Liana fingered the hem of her skirt. “I stole his money. It wasn’t particularly hard. He was always sending cash down to some bank in the islands. So all I did was wait for a particularly big cash shipment, and I took it. It was half a million dollars.”

“You thought you’d get away with it?” George asked.

“I didn’t think he wouldn’t notice, if that’s what you mean. I just thought he wouldn’t necessarily care. It seemed a small price to pay to give him what he already wanted—me out of his life. And I figured the money was not quite enough for him to cause a stink, but I guess I was wrong. I guess I pissed him off. He sent Donnie after me. I didn’t even know he knew people like that, although that was probably naïveté on my part.”

“How did you find out about Donnie?”

“After I took the money, I went to the middle of nowhere in Connecticut, found a motel that would take cash, and just laid low for a while. I have no idea how he found me. I was eating dinner at a casino one night, sitting at the bar, and he sat down two stools away from me, started making small talk. I thought he was just some creepy guy, but I let him buy me a drink, and then in the middle of our casual conversation he began calling me by name.”

“Jane, right?”

“That’s right. That’s been my name for a while actually. What do you think?”

“It fits you.”

“Plain Jane.”

“I was thinking more of Jane Doe.”

She twisted the bottle of beer in her hands. “Where was I? Oh, Donnie Jenks at Mohegan. After he used my name, he moved over and told me that he’d been hired to get the money back, and that he’d been given carte blanche to deal out any punishment he saw fit. He told me he’d decided to kill me, but he thought it would be more fun if he gave me a fighting chance. He kept smiling. It was all I could do not to wet my pants. I don’t scare easily, but he’s pretty scary.”

“He kept smiling at me too today.”

“His signature move, I guess.” She bit her lower lip. “Again, George, I’m sorry about that.”

“He didn’t try and shake your hand, did he?”

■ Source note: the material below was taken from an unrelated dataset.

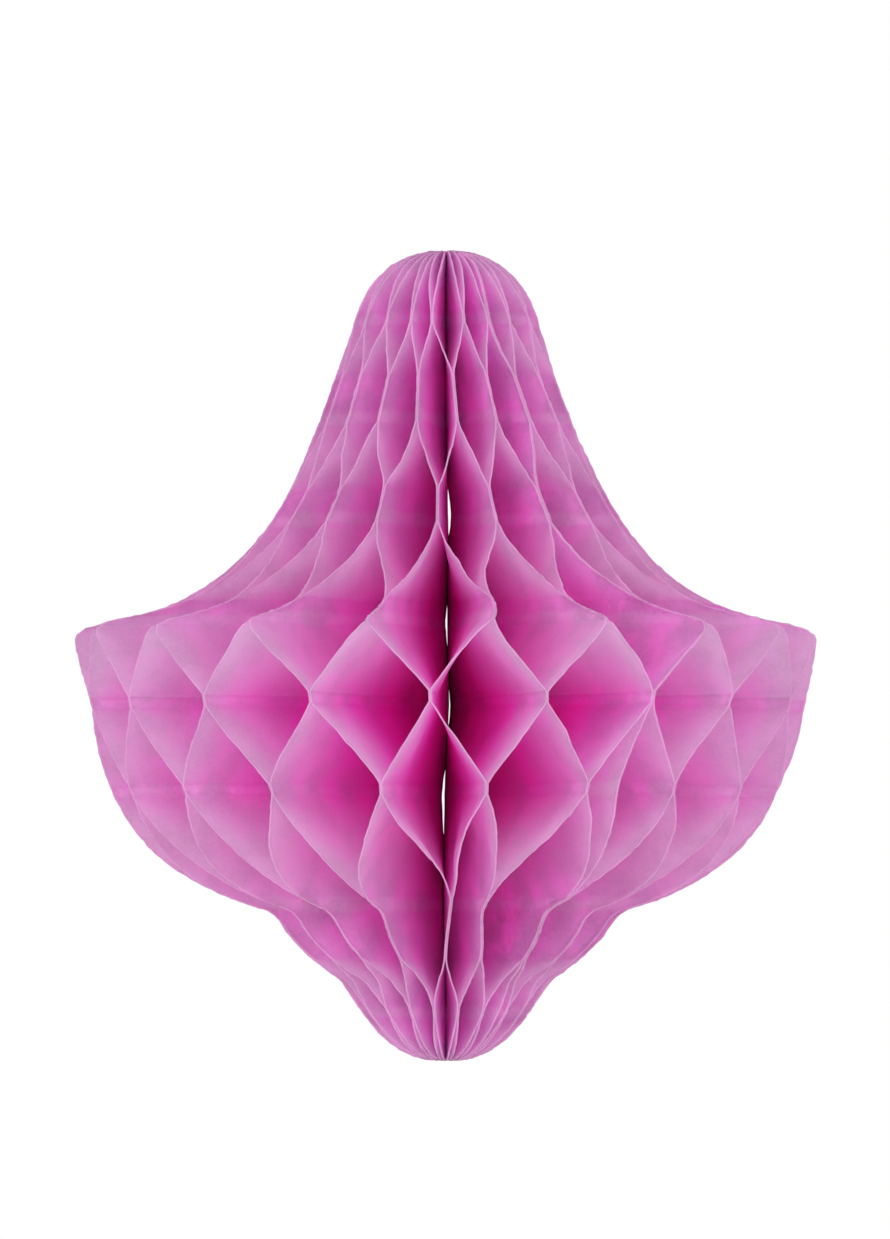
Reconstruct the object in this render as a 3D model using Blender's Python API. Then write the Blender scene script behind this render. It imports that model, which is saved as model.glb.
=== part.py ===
"""Honeycomb paper bell: tissue sheets fanned round a spine thread, opened to a full turn.

Every sheet carries the outline of half a bell. Each is stuck to the sheet on one side along the even rows of
glue strips, and to the sheet on its other side along the odd ones. Opened all the way round, the pack becomes rows
of diamond cells. Lengths are in metres, +Z is up, and the origin is where the bell hangs from, at the top of
its spine. Angles round the spine start at the front, at -Y, and grow towards +X.
"""

import math

import bpy
import numpy as np

# The pack: how many sheets, how thick each is, the gap that stands for the glue, and how much more room than
# it needs each pair has at the core.
SHEET_COUNT = 39
PAPER = 0.00012
PAPER_GAP = 0.00005
CORE_ROOM = 1.8

# The outline of a sheet: how deep each of its stretches is, and the radius where the stretch ends. The flats
# at the top and the tip are how far the sheet reaches past its inner edge there.
TOP_FLAT = 0.0025
CROWN_DEPTH, CROWN_RADIUS = 0.0250, 0.0295
SIDE_DEPTH, SIDE_RADIUS = 0.0705, 0.0640
FLARE_DEPTH, RIM_RADIUS = 0.0225, 0.1148
RIM_ROUNDING = 0.0018
RIM_ROUNDING_DEPTH = 0.0030
BOWL_DEPTH, NOTCH_RADIUS = 0.0826, 0.0565
LOBE_DEPTH, TIP_RING_RADIUS = 0.0219, 0.0325
TIP_DEPTH = 0.0245
TIP_FLAT = 0.0020

# The rows of glue strips: how far the rim's row lies above the rim's corner, how far apart the rows are on
# the flat sheet, how high a strip is, and how softly a wall bends between two strips.
RIM_ROW_LIFT = 0.0053
FLAT_PITCH = 0.0328
GLUE_WIDTH = 0.0034
WALL_CURL = 0.35

# Where the pack's two ends meet. The last sheet is held to the first as far as one row below the rim's. At
# the next row it swings past its own strip, and lower down it hangs near it.
SEAM_ANGLE = math.radians(39.7)
SEAM_HELD_BELOW_RIM = 1
SEAM_HANG = 1.75
SEAM_LOOSE_END = 0.4

# The crown's cells stand a little turned on the seam's side, because the pack was opened by hand.
CROWN_TURN = math.radians(5.0)
CROWN_TURN_CENTRE = math.radians(18.0)
CROWN_TURN_SPREAD = math.radians(34.0)
CROWN_TURN_DROP = 0.055

# The thread that binds the inner edges.
THREAD_RADIUS = 0.0005
THREAD_SIDES = 8
STITCH_CLEARANCE = 0.0003
STITCH_HEIGHT = 0.0016

# How far the facets may stray from the curves, and how finely the curves are read.
FACET_TOLERANCE = 0.00055
SAMPLE_STEP = 0.0004

PAPER_COLOUR = (0.72, 0.14, 0.43, 1.0)
THREAD_COLOUR = (0.78, 0.30, 0.54, 1.0)

STEP_ANGLE = 2 * math.pi / (SHEET_COUNT - 1)
PAIR_PITCH = PAPER + PAPER_GAP
CORE_RADIUS = CORE_ROOM * PAIR_PITCH / STEP_ANGLE
FULL_DROP = (CROWN_DEPTH + SIDE_DEPTH + FLARE_DEPTH + RIM_ROUNDING_DEPTH + BOWL_DEPTH + LOBE_DEPTH
             + TIP_DEPTH)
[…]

“He did actually. When he left the bar, he took my hand and kissed the back of it, said how glad he was to have met me and how we’d meet again real soon, and then he left.”

“What did you do?”

“I somehow got up enough courage to go back to my motel in my taxi and grab my stuff. He’d been there. Not that anything was disturbed, but I could tell. I’d been smart enough to not leave any money there, which was probably the reason I survived that particular night.”

“Where was the money?”

“It sounds hokey, I know, but I’d stashed it at a storage locker at the Hartford train station. Obviously, when Donnie searched my motel room and didn’t find the money, he decided to approach me at the bar, try and scare me into making a mistake. I realized he wasn’t going to kill me till he knew where the money was, but even knowing that, the five minutes it took for me to pack my bags and check out and get back to the taxi were the longest five minutes of my life. I was so sure he’d come out of the shadows and slit my throat. But he didn’t. The cabbie took me all the way to New Haven. I was sure I’d been followed. I walked into a downtown hotel, then walked out the delivery entrance and caught another cab. I did this enough times to finally feel like I must have shaken him. Then I got a bus to Hartford, got my money, and bought a car with cash. I hoisted a Delaware plate. I don’t know how he tracked me to Connecticut, and now I don’t really know how he tracked me here to Boston. It’s almost like he can smell me or something. I’m actually scared. And I’m tired.